The words below from Liam Quinn deserve to be in the xml-dev Hall of Fame. Brilliant insights Liam!

----------------------------------------------------------
On November 15, 2013 Liam Quinn wrote
----------------------------------------------------------
When you design an XML vocabulary, you are in control. You own your own data format. You are an information architect.

When you use JSON, you are often in the role of a programmer, an application designer, and the JSON format you design is a reflection of the objects in your program. The program owns the data.

When you use HTML, you are using a vocabulary designed primarily by Web browser people, and the Web browser is primary, not your data.

XML frees your information from being optimized for, and specific to, any one program.

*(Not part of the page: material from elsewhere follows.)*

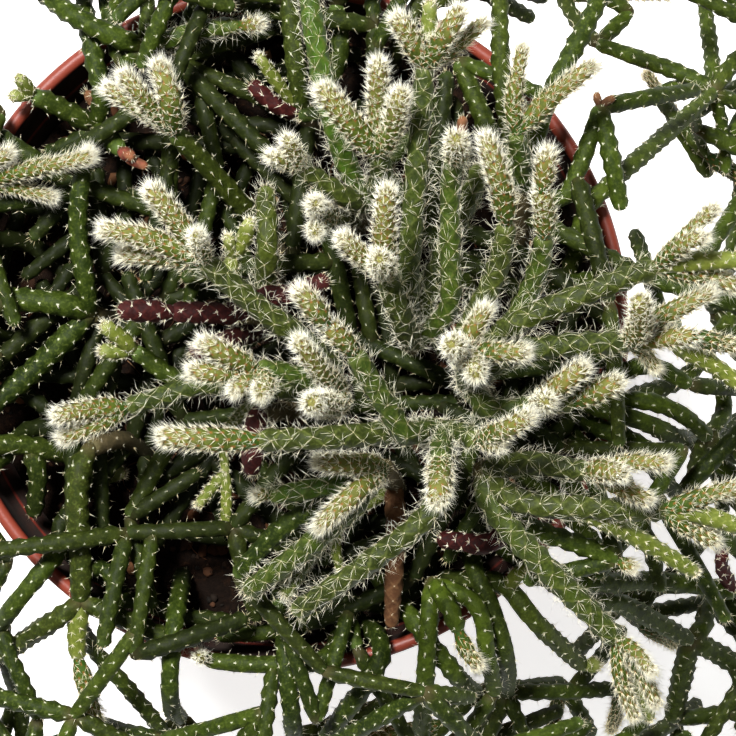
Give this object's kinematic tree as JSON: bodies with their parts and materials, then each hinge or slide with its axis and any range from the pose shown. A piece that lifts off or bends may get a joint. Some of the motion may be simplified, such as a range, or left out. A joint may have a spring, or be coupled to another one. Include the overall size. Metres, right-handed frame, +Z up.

But the consequence of this is that it is not as convenient for the programmer. So programmers tend to dislike it.

Further, programmers were forced early on to use the DOM to work with XML, and this was so unwieldy that almost anything else was better.

XQuery is so interesting because it straddles all the worlds. Where the XML DOM takes the programmer-unfriendly aspects of XML and forces the programmer to deal with them, XQuery hides many of them.

But for now at least yes, many programmers have good reasons to dislike XML, and it helps all of us in the XML world to understand these reasons.